Enfin, l'agriculture est l'un des secteurs particulièrement exposés aux modifications hydrologiques. Nous avons précisé, lors d'une communication, le 9 août dernier, des orientations précises en matière de gestion durable de l'eau autour de deux objectifs : encourager la sobriété des usages et réguler en amont la ressource, pour faire émerger dans l'ensemble des territoires des solutions adaptées aux besoins et aux contextes locaux.

Cela passe par la réalisation, là où c'est utile, là où c'est durable, de projets de stockage hivernal de l'eau, pour réduire les prélèvements en période sèche et éviter l'augmentation des prélèvements estivaux dans les zones qui sont menacées par les changements climatiques.

Ces orientations feront l'objet de déclinaisons opérationnelles dans les mois à venir.

Vous constaterez avec moi, madame la sénatrice, que toutes ces aides ponctuelles, les allégements de charges, l'épargne de précaution, la dotation pour aléa et la gestion de l'eau, font partie d'une stratégie complète au service de la viticulture et au service de votre département.

Mme la présidente. La parole est à Mme Pascale Bories.

Mme Pascale Bories. Monsieur le ministre, je vous remercie d'avoir pris le temps d'étudier cette situation délicate à laquelle se trouvent confrontés les viticulteurs, et de mettre en place ces cellules de réflexion, démarche à laquelle, je n'en doute pas, vous saurez associer les viticulteurs.
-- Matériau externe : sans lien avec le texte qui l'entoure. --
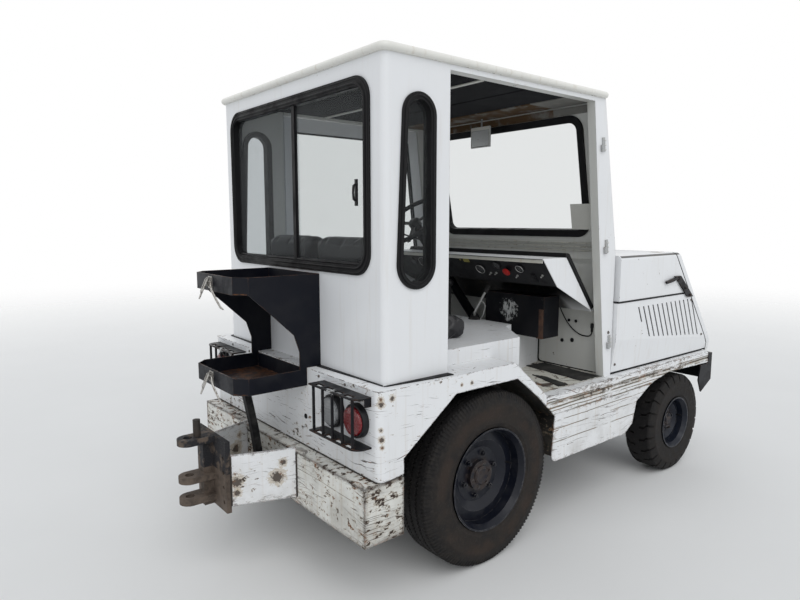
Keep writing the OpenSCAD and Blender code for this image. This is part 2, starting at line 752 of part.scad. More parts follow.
// Everything outside a bonnet side's leaning lower face, moved in by g
module outside_fold(g) {
    fall = atan((fold_line[0].y - fold_line[1].y) / (fold_line[1].x - fold_line[0].x));
    down = 400;
    translate([fold_line[0].x, hood_half - g, fold_line[0].y]) rotate([0, fall, 0])
        along_x(-100, 1400) polygon([[0, 0], [fold_deep, 0], [fold_deep, -down],
            [-down * fold_lean, -down]]);
}
louvre_top = 1036;
module bonnet_sides() {
    color("white") {
        difference() {
            union() {
                both_sides() difference() {
                    block([hood_rear, hood_half - fold_deep, hood_low], [far, hood_half, lid_low - 9]);
                    difference() {
                        block([hood_rear - 1, hood_half - fold_deep - 1, hood_low - 1],
                            [far + 1, hood_half - sheet, lid_low]);
                        outside_fold(sheet);
                    }
                }
                block([hood_rear, -hood_half, hood_low], [hood_rear + sheet, hood_half, lid_low - 9]);
                block([hood_rear, -hood_half + 30, hood_low],
                    [hood_rear + sheet, hood_half - 30, hood_top - 15]);
                both_sides() block([sill_front - 40, rail_in, sill_top],
                    [sill_front, hood_half - 12, sill_top + 40]);
            }
            block([hood_rear - 1, -500, hood_low + 60], [hood_rear + sheet + 1, 500, lid_low + 100]);
            along_y(-far / 2, far) ahead_of_nose(nose_t + seam);
            both_sides() louvre_slots();
            both_sides() outside_fold(0);
        }
        for (y = [-359.5, 299.5]) {
            translate([lid_hinge.x, y, lid_hinge.y]) rotate([-90, 0, 0]) cylinder(h = 60, r = 6);
            block([hood_rear, y, hood_top - 16], [hood_rear + sheet, y + 60, hood_top - 2]);
        }
    }
}
module louvre_slots() {
    for (i = [0:louvres]) {
        x = 1790 + i * louvre_pitch;
        drop = i == 0 ? 85 : 172 + 5 * i;
        along_y(hood_half - 2 * sheet, 3 * sheet) polygon([[x, louvre_top], [x + louvre_w, louvre_top],
            [x + louvre_w + drop * 0.45, louvre_top - drop], [x + drop * 0.45, louvre_top - drop]]);
    }
}
lid_hinge = [1590, hood_top - 2];
// Depth of the flange turned in round the lid's rear edge
lid_flange = 45;
module bonnet_lid() {
    color("white") {
        difference() {
            along_x(lid_hinge.x + 12, nose_low_x - lid_hinge.x) difference() {
                hood_section(0);
                hood_section(sheet);
                translate([-far, 0]) square([2 * far, lid_low]);
            }
            along_y(-far / 2, far) ahead_of_nose(nose_t + seam);
        }
        along_x(lid_hinge.x + 12, sheet) difference() {
            hood_section(0);
            translate([lid_flange - hood_half, 0])
                square([2 * (hood_half - lid_flange), hood_top - lid_flange]);
            translate([-far, 0]) square([2 * far, lid_low]);
        }
        block([nose_top_x - 110, -500, hood_top - 2 * sheet],
            [nose_top_x - 8, 500, hood_top - sheet]);
        for (y = [-420, 360]) {
            translate([lid_hinge.x, y, lid_hinge.y]) rotate([-90, 0, 0]) cylinder(h = 60, r = 6);
            block([lid_hinge.x, y, hood_top - sheet], [lid_hinge.x + 13, y + 60, hood_top]);
        }
    }
}
// Black over-centre latches at the lid's lower front corners, clear of the fixed sides
latch_off = 6;
latch_strap = [[2166, 1183], [2232, 1183], [2395, 1050], [2326, 1050]];
module lid_latches() {
    color("#17171a") both_sides() translate([0, hood_half, 0]) {
        along_y(latch_off, 5) polygon(latch_strap);
        along_y(0, latch_off) polygon([latch_strap[0], latch_strap[1], [2333, lid_low + 20],
            [2290, lid_low + 20]]);
        along_y(latch_off, 10) polygon([[2059, 1150], [2190, 1168], [2190, 1182], [2059, 1160]]);
    }
}
module nose_panel() {
    color("white") difference() {
        intersection() {
            along_x(0, far) hood_section(0);
            along_y(-hood_half, 2 * hood_half) bent(nose_run, -nose_t);
            block([0, -far, nose_foot_z], [far, far, far]);
        }
        difference() {
            intersection() {
                along_x(0, far) hood_section(sheet);
                along_y(-hood_half, 2 * hood_half) difference() {
                    bent(nose_run, -nose_t - 1);
                    bent(nose_run, -sheet);
                }
                block([0, -far, nose_foot_z + sheet], [far, far, far]);
            }
            both_sides() outside_fold(sheet);
        }
        both_sides() outside_fold(0);
        on_nose() translate([0, 0, -nose_t]) linear_extrude(nose_t + 1) grille_opening(0);
    }
}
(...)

Il est important d'avoir une vision à long terme. Je vous ai fait part de certaines pistes de réflexion, notamment s'agissant d'un schéma d'irrigation régional, voire national, avec la possibilité d'utiliser les eaux usées traitées.

Il ne faut surtout pas attendre que la souffrance des viticulteurs soit trop criante, car, vous le savez très bien, les crises viticoles s'accompagnent de conflits violents. Nous ne pouvons pas aller jusque-là.